Yael Kaner, a Chabad-Lubavitcher and chief kosher supervisor at the Pearlstone Retreat Center in Reisterstown, Md., says it’s about time women got their due.
“I’ve been jealous of the guys for years,” she says. “I wanted to go to their course, but it wouldn’t be appropriate for me to sit in a roomful of men.”
When Kaner started doing kosher supervision 30 years ago, she was not paid nearly the same as her male counterparts. Today at Pearlstone, she makes a good salary and has full benefits and a 401K plan.
It was a long haul, fraught with stereotypes to overcome.

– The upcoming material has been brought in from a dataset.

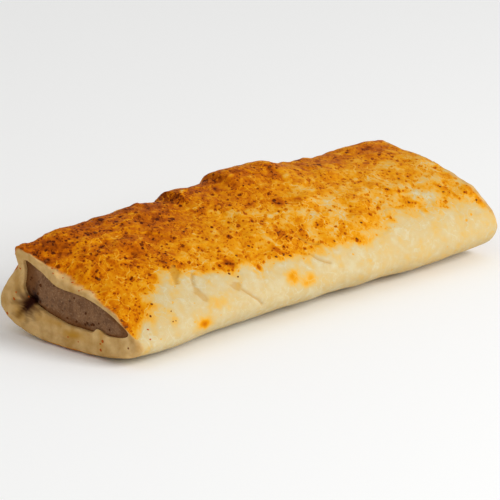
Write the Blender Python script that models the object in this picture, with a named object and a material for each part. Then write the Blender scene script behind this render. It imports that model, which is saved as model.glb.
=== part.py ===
"""A baked sausage roll: a puff pastry crust wrapped round sausage meat, cut off square at both ends.

Frame: the origin is the middle of the base, on the surface that the roll stands on. +X runs along the
roll, +Y points to the side with the high ridge, and +Z is up. All sizes are in metres.
Run with: blender --background --python part.py
"""

import math
from dataclasses import dataclass

import bmesh
import bpy

# Driving dimensions
ROLL_LENGTH = 0.154
LIP_ROUNDING = 0.0011
FILLING_GAP = 0.0005
FILLING_RECESS = 0.0018
PUFF_FOOT = 0.009
PUFF_FADE = 0.007

# How finely the lofts are cut: points round a section, and sections along the roll
POINTS_AROUND = 48
CRUST_STEPS = 44
FILLING_STEPS = 22
LIP_STEPS = 3

COLLECTION_NAME = "sausage_roll"


@dataclass(frozen=True)
class Section:
    """One cross-section, drawn as four superellipse quarters that meet at its widest points.

    along is the share of the roll's length from the -X end. front and back are how far it reaches to -Y
    and +Y, base and top are its lowest and highest Z, and ridge is the Y of its highest point. The waists
    are the heights of its widest points. Each remaining value is a quarter's exponent: 2 is an ellipse,
    more is boxier, 1 is a straight slope and less is hollow.
    """

    along: float
    front: float
    back: float
    base: float
    top: float
    ridge: float
    waist_front: float
    waist_back: float
    slope_front: float
    slope_back: float
    heel_front: float
    heel_back: float


@dataclass(frozen=True)
class Puff:
    """A swelling of the upper crust, or a hollow where rise is negative, with its place and its spread."""

    x: float
    y: float
    rise: float
    spread_x: float
    spread_y: float


CRUST_SECTIONS = (
    Section(0.00, -0.0284, 0.0290, 0.0003, 0.0262, 0.0209, 0.0066, 0.0100, 1.31, 0.72, 2.2, 2.4),
    Section(0.07, -0.0286, 0.0284, -0.0003, 0.0276, 0.0194, 0.0070, 0.0100, 1.50, 1.80, 2.5, 2.5),
    Section(0.35, -0.0281, 0.0279, -0.0004, 0.0286, 0.0169, 0.0095, 0.0100, 1.72, 2.40, 2.3, 2.5),
    Section(0.60, -0.0280, 0.0279, -0.0004, 0.0301, 0.0154, 0.0095, 0.0100, 1.78, 2.40, 2.3, 2.5),
    Section(0.80, -0.0289, 0.0276, -0.0004, 0.0289, 0.0154, 0.0094, 0.0100, 1.82, 2.40, 2.5, 2.5),
    Section(1.00, -0.0290, 0.0269, -0.0002, 0.0273, 0.0159, 0.0104, 0.0100, 1.90, 2.40, 2.2, 2.5),
)

FILLING_SECTIONS = (
    Section(0.00, -0.0240, 0.0176, 0.0080, 0.0224, 0.0162, 0.0100, 0.0150, 1.18, 2.0, 3.0, 1.6),
    Section(0.10, -0.0231, 0.0194, 0.0075, 0.0232, 0.0149, 0.0105, 0.0140, 1.55, 2.2, 2.6, 2.0),
    Section(0.40, -0.0221, 0.0209, 0.0070, 0.0240, 0.0124, 0.0115, 0.0125, 1.75, 2.2, 2.4, 2.2),
    Section(1.00, -0.0226, 0.0204, 0.0070, 0.0232, 0.0124, 0.0115, 0.0125, 1.75, 2.2, 2.4, 2.2),
)

PUFFS = (
    Puff(-0.077, 0.004, -0.0016, 0.008, 0.009),
    Puff(-0.058, 0.018, 0.0008, 0.010, 0.012),
    Puff(-0.031, 0.017, 0.0010, 0.007, 0.012),
    Puff(-0.012, 0.018, 0.0014, 0.006, 0.010),
    Puff(0.005, 0.018, 0.0032, 0.009, 0.012),
    Puff(0.021, 0.017, 0.0025, 0.009, 0.014),
    Puff(0.070, 0.020, 0.0014, 0.009, 0.008),
    Puff(0.075, 0.012, -0.0010, 0.005, 0.005),
)


def smooth_between(sections, name, along):
    """The named size at a share of the length, on a smooth curve through the sections' own values."""
    spans = [after.along - before.along for before, after in zip(sections, sections[1:])]
    values = [getattr(section, name) for section in sections]
    rates = [(after - before) / span for before, after, span in zip(values, values[1:], spans)]
    inner = [(p + q) / 2 if p * q > 0 else 0.0 for p, q in zip(rates, rates[1:])]
    slopes = [rates[0]] + inner + [rates[-1]]
    i = max(k for k in range(len(spans)) if k == 0 or sections[k].along <= along)
    t = (along - sections[i].along) / spans[i]
    ease = t * t * (3 - 2 * t)
    bend = t * (1 - t) ** 2 * slopes[i] - t * t * (1 - t) * slopes[i + 1]
    return values[i] + (values[i + 1] - values[i]) * ease + bend * spans[i]


def section_at(sections, along, grow=0.0):
    """The section at a share of the length, grown outward all round by grow."""
    names = [name for name in Section.__dataclass_fields__ if name != "along"]
    sizes = {name: smooth_between(sections, name, along) for name in names}
    sizes["front"] -= grow
    sizes["back"] += grow
    sizes["base"] -= grow
    sizes["top"] += grow
    return Section(along=along, **sizes)


def outline(section):
    """The section's closed outline as (y, z) points: from the back waist over the ridge and round below.

    What would reach lower than the surface that the roll stands on lies flat on it.
    """
    heel = (section.front + section.back) / 2
    points = []
    for k in range(POINTS_AROUND):
        turn = 2 * math.pi * k / POINTS_AROUND
        across, up = math.cos(turn), math.sin(turn)
        is_front, is_upper = across < 0, k <= POINTS_AROUND / 2
        reach = section.front if is_front else section.back
        waist = section.waist_front if is_front else section.waist_back
        if is_upper:
            bulge = section.slope_front if is_front else section.slope_back
            middle, limit = section.ridge, section.top
        else:
            bulge = section.heel_front if is_front else section.heel_back
            middle, limit = heel, section.base
        y = middle + (reach - middle) * abs(across) ** (2 / bulge)
        z = waist + (limit - waist) * abs(up) ** (2 / bulge)
        points.append((y, max(0.0, z)))
    return points


def puffed(x, y, z):
    """The height z with every puff added, from nothing at the puffs' foot to the full rise near the top."""
    share = max(0.0, min(1.0, (z - PUFF_FOOT) / PUFF_FADE))
    rise = sum(
        puff.rise * math.exp(-(((x - puff.x) / puff.spread_x) ** 2) - ((y - puff.y) / puff.spread_y) ** 2)
        for puff in PUFFS
    )
    return z + rise * share


def ring(sections, along, grow):
    """One ring of points round the roll at a share of its length, grown outward by grow."""
    x = (along - 0.5) * ROLL_LENGTH
    return [(x, y, puffed(x, y, z)) for y, z in outline(section_at(sections, along, grow))]


def outer_skin():
    """The crust's rings from one cut end to the other, with its edge rounded over at both."""
    rounding = LIP_ROUNDING / ROLL_LENGTH
    turns = [math.pi / 2 * k / LIP_STEPS for k in range(LIP_STEPS)]
    near = [(rounding * (1 - math.cos(turn)), -LIP_ROUNDING * (1 - math.sin(turn))) for turn in turns]
    body = [(rounding + (1 - 2 * rounding) * k / CRUST_STEPS, 0.0) for k in range(CRUST_STEPS + 1)]
    far = [(1 - along, grow) for along, grow in reversed(near)]
    return [ring(CRUST_SECTIONS, along, grow) for along, grow in near + body + far]


def filling_rings(recess=0.0, grow=0.0):
    """The filling's rings, with the first and the last set back into the roll by recess."""
    ends = recess / ROLL_LENGTH
    shares = [min(max(k / FILLING_STEPS, ends), 1 - ends) for k in range(FILLING_STEPS + 1)]
    return [ring(FILLING_SECTIONS, along, grow) for along in shares]


def loft(name, rings, closed):
    """A mesh object skinned over equal rings, closed into a tube's wall or capped at both ends."""
    mesh = bmesh.new()
    rows = [[mesh.verts.new(point) for point in ring] for ring in rings]
    pairs = list(zip(rows, rows[1:] + rows[:1])) if closed else list(zip(rows, rows[1:]))
    for near, far in pairs:
        for k in range(POINTS_AROUND):
            following = (k + 1) % POINTS_AROUND
            mesh.faces.new((near[k], near[following], far[following], far[k]))
    if not closed:
        mesh.faces.new(rows[0])
        mesh.faces.new(list(reversed(rows[-1])))
    bmesh.ops.triangulate(mesh, faces=[face for face in mesh.faces if len(face.verts) > 4])
    bmesh.ops.recalc_face_normals(mesh, faces=mesh.faces)
    data = bpy.data.meshes.new(name)
    mesh.to_mesh(data)
    mesh.free()
    data.shade_smooth()
    return bpy.data.objects.new(name, data)


def finish(name, colour, roughness):
    """A Principled material of one colour."""
    material = bpy.data.materials.new(name)
    material.use_nodes = True
    shader = material.node_tree.nodes["Principled BSDF"]
    shader.inputs["Base Color"].default_value = (*colour, 1.0)
    shader.inputs["Roughness"].default_value = roughness
    shader.inputs["Metallic"].default_value = 0.0
    return material


def make_crust():
    """The pastry: its outer skin and the bore that the filling lies in, as one tube with thick walls."""
    bore = filling_rings(grow=FILLING_GAP)
    crust = loft("pastry_crust", outer_skin() + bore[::-1], closed=True)
    crust.data.materials.append(finish("baked_puff_pastry", (0.71, 0.38, 0.09), 0.55))
    return crust


def make_filling():
    """The sausage meat, which runs through the crust and stops a little inside both cut ends."""
    filling = loft("sausage_filling", filling_rings(recess=FILLING_RECESS), closed=False)
    filling.data.materials.append(finish("cooked_sausage_meat", (0.17, 0.09, 0.05), 0.6))
    return filling


def main():
    """Clears the scene and builds the roll's two pieces."""
    for old in list(bpy.data.objects):
        bpy.data.objects.remove(old)
    collection = bpy.data.collections.new(COLLECTION_NAME)
    bpy.context.scene.collection.children.link(collection)
    for piece in (make_crust(), make_filling()):
        collection.objects.link(piece)


main()
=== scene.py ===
"""The looks of a baked sausage roll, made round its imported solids: crust, meat, specks, studio and camera.

Frame: +X runs along the roll from its near cut end, the cook's side is -Y, and +Z is up. Sizes in this
file are millimetres unless a name says otherwise, and meshes are made in metres.
"""

import itertools
import logging
import math
from dataclasses import dataclass, field
from enum import Enum
from typing import Sequence

import bpy
import numpy as np
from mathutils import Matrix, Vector
from mathutils.bvhtree import BVHTree


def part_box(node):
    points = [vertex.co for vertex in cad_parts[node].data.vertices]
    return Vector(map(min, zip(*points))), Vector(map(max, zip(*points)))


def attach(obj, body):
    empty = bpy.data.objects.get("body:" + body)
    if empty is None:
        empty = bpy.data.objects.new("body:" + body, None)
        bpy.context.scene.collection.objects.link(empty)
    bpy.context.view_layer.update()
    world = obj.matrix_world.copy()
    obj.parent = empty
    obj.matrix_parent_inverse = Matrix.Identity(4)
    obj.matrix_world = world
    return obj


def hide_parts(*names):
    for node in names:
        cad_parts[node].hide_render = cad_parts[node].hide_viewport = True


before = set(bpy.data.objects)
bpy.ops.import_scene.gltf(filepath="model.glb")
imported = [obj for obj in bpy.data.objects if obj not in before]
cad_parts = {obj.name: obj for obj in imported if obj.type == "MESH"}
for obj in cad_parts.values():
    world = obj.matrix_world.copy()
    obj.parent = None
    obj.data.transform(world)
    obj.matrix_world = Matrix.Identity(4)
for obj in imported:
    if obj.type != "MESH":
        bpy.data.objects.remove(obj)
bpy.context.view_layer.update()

MM = 0.001
BODY = "root"
CRUST_NODE = "pastry_crust"
MEAT_NODE = "sausage_filling"
PASTRY_SLOT = "baked_pastry"
MEAT_SLOT = "sausage_meat"

log = logging.getLogger("sausage_roll")


# ---------------------------------------------------------------------------------------------------------
# Arithmetic on surfaces


def ease(low: float, high: float, value: np.ndarray) -> np.ndarray:
    """A smooth step.

    Args:
        low: where the step starts, at 0.
        high: where it ends, at 1. It may be lower than low, for a step down.
        value: what is stepped.

    Returns:
        Numbers from 0 to 1, as many as value has.
    """
    share = np.clip((value - low) / (high - low), 0.0, 1.0)
    return share * share * (3.0 - 2.0 * share)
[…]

Upon moving to Washington, D.C., in 1987, she applied to work for the local kosher board.
“They asked, ‘why do you want to do this? It’s such a dirty job,’ ” she recalls.
Six years ago in Great Neck, N.Y., Kaner was told not even to bother applying, that only men were hired for the jobs.
Rabbi Mayer Kurcfeld of the Star-K, who is organizing the fall training course, oversees several women supervisors and says they are often better than men because they are particular about details.
“They’re very meticulous,” he says. “They don’t deviate — either a thing is right or it’s not. A guy, a lot of times he’ll do a Talmudic analysis. I don’t want a Talmudic analysis. A mashgiach’s job is to see and to hear and to report.”
Most female supervisors work in the food services industry and tend to be found in cities outside New York and Los Angeles, where plenty of Orthodox men are available to fill the jobs.
Prizont is among the few women with a full-time position. Many are mothers with young children and can only take part-time work.
Under her purview, Prizont has a number of establishments: a retirement home, a Chinese restaurant, a bagel shop, a deli section, a couple of natural food shops and the Hillel kitchen at the University of Washington.
She’s a hands-on supervisor, examining fresh produce for infestation, climbing into pantries and rummaging through bulk-food bins to make sure the dried beans, rice and granola mixes are kosher-certified.
Slender and soft-spoken, Prizont may not strike fear into the hearts of hard-bitten commercial line cooks, but she has other ways of making them talk.
“Never underestimate the power of lipstick,” she says. “I do a lot of information gathering. I’m there as the narc, right? I’m in and out of these places pretty quickly, so I have to rely on personal relationships, getting people to speak to me openly and honestly.”
Prizont sees her gender as a plus, believing she is seen as less threatening than a rabbi, the more typical kosher supervisor. One kitchen worker “who decided he liked me — again the lipstick, you know,” clued her in to kosher violations taking place in his restaurant, fingering a co-worker who mixed dairy with meat equipment and used produce that had not been checked for infestation.
It helps that Prizont speaks Spanish, the lingua franca in many kitchens.
“He begged me, in Spanish, not to tell anyone it was him,” she says.
When Kaner’s son, now a student at the Mir Yeshiva in Jerusalem, was a baby, she would take him on jobs with her in his stroller. Waiters would play with him while she poked around their kitchens. It was akin to a single guy walking his dog — babies put folks off guard, disarming them.
Kaner and Prizont both say they aren’t afraid to come down hard on violators. They can impose fines or take away an establishment’s kosher certification.
“I work with some high-powered chefs, huge guys with sharp knives,” Prizont says. “They start to sweat when I come around. They see me shaking my head at something across the room and they get nervous. I wield power, and they know it.”
“They are tough,” Kurcfeld says of the mashgichot he knows. “They’ll stand their ground and are not intimidated.”